[Work to be completed] Reproduce the first line and every line after it, exactly, through the one containing "SHARP = 60.0". Leave out the rest.
start Material provided
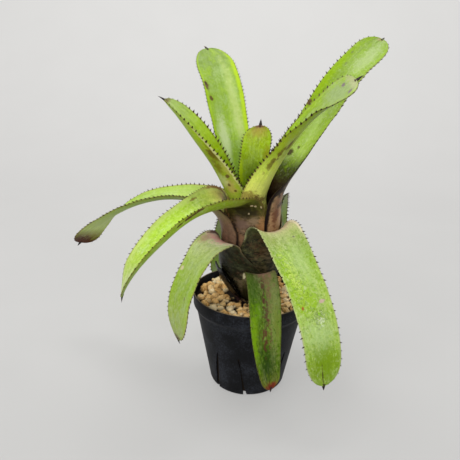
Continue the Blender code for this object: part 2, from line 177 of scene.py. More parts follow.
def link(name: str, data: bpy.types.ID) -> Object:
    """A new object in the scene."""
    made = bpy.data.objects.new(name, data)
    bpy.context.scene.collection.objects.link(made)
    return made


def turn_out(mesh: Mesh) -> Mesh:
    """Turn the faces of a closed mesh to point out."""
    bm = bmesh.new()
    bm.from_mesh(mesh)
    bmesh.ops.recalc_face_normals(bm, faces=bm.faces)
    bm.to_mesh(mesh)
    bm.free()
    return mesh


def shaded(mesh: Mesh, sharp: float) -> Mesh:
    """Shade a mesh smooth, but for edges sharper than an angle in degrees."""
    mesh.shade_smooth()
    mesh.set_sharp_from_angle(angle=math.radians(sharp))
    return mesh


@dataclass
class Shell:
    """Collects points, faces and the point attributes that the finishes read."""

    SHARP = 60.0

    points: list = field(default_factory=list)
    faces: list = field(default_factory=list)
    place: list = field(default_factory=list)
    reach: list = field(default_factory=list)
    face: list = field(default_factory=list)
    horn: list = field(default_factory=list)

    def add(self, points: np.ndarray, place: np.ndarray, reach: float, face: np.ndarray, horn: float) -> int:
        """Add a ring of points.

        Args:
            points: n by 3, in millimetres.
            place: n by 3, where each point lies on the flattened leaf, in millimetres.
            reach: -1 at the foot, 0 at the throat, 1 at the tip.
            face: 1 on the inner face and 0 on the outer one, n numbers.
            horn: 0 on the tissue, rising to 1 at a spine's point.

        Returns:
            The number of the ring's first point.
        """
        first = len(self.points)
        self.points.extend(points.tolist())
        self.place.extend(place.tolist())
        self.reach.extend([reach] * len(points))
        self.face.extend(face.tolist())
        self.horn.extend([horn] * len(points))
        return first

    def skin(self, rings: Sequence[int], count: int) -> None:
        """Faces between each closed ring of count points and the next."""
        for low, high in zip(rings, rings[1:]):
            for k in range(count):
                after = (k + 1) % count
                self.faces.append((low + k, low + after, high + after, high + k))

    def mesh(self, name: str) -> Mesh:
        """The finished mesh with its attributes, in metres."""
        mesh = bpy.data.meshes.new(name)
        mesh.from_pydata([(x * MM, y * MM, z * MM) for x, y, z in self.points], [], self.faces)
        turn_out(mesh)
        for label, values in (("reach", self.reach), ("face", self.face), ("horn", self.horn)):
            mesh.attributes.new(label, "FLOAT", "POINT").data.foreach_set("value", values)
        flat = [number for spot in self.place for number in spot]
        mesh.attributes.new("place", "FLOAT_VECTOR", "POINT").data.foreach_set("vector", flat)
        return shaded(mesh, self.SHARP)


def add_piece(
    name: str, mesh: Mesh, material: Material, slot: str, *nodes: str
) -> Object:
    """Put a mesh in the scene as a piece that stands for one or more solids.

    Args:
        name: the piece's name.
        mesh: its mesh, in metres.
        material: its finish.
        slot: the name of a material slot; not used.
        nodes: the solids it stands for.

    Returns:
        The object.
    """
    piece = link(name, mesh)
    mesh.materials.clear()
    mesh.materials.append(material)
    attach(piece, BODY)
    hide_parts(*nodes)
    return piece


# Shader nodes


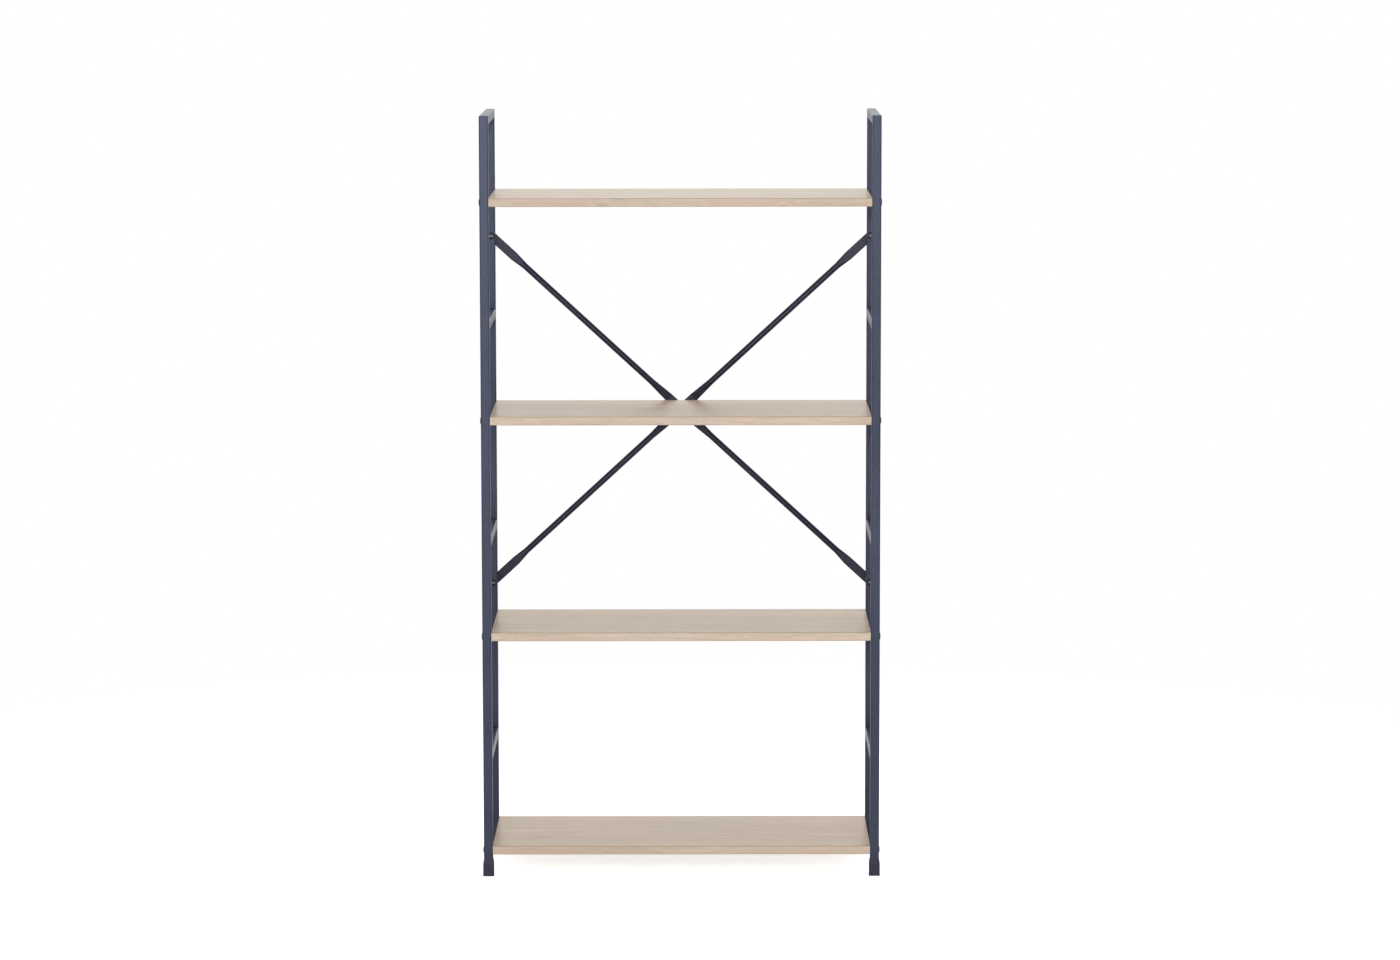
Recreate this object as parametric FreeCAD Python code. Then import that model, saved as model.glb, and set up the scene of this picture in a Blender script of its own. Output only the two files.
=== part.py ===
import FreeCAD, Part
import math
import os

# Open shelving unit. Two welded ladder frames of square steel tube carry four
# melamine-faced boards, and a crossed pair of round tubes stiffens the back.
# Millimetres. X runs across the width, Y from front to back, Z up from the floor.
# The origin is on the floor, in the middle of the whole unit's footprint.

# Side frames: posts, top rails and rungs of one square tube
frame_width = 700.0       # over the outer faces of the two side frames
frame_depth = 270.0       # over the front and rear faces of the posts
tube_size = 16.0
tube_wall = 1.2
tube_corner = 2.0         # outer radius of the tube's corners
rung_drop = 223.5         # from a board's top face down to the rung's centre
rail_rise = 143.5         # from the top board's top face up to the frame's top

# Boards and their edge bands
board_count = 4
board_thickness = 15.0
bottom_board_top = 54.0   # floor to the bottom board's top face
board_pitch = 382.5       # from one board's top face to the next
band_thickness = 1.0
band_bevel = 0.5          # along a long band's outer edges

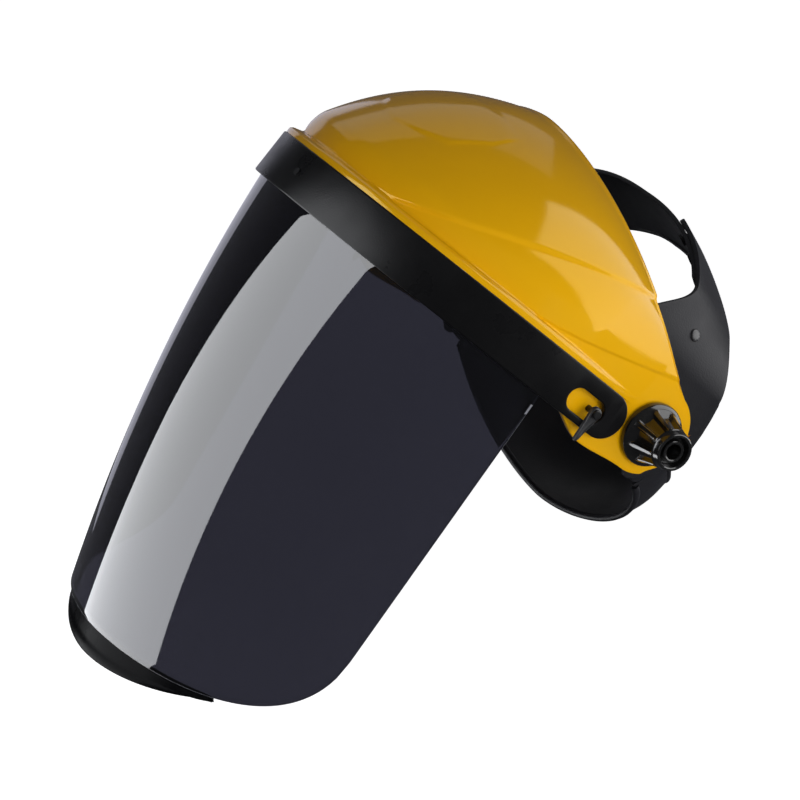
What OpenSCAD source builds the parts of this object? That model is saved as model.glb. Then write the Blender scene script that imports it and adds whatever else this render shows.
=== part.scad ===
end Material provided
[Response below]
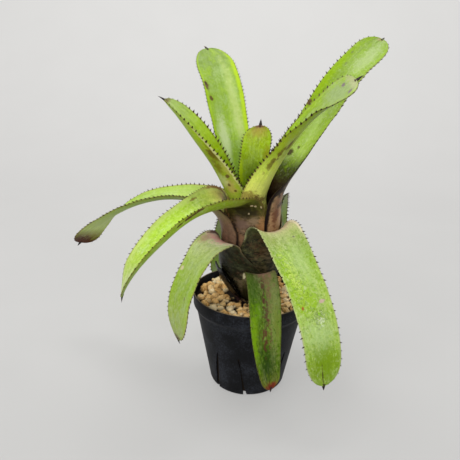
Continue the Blender code for this object: part 2, from line 177 of scene.py. More parts follow.
def link(name: str, data: bpy.types.ID) -> Object:
    """A new object in the scene."""
    made = bpy.data.objects.new(name, data)
    bpy.context.scene.collection.objects.link(made)
    return made


def turn_out(mesh: Mesh) -> Mesh:
    """Turn the faces of a closed mesh to point out."""
    bm = bmesh.new()
    bm.from_mesh(mesh)
    bmesh.ops.recalc_face_normals(bm, faces=bm.faces)
    bm.to_mesh(mesh)
    bm.free()
    return mesh


def shaded(mesh: Mesh, sharp: float) -> Mesh:
    """Shade a mesh smooth, but for edges sharper than an angle in degrees."""
    mesh.shade_smooth()
    mesh.set_sharp_from_angle(angle=math.radians(sharp))
    return mesh


@dataclass
class Shell:
    """Collects points, faces and the point attributes that the finishes read."""

    SHARP = 60.0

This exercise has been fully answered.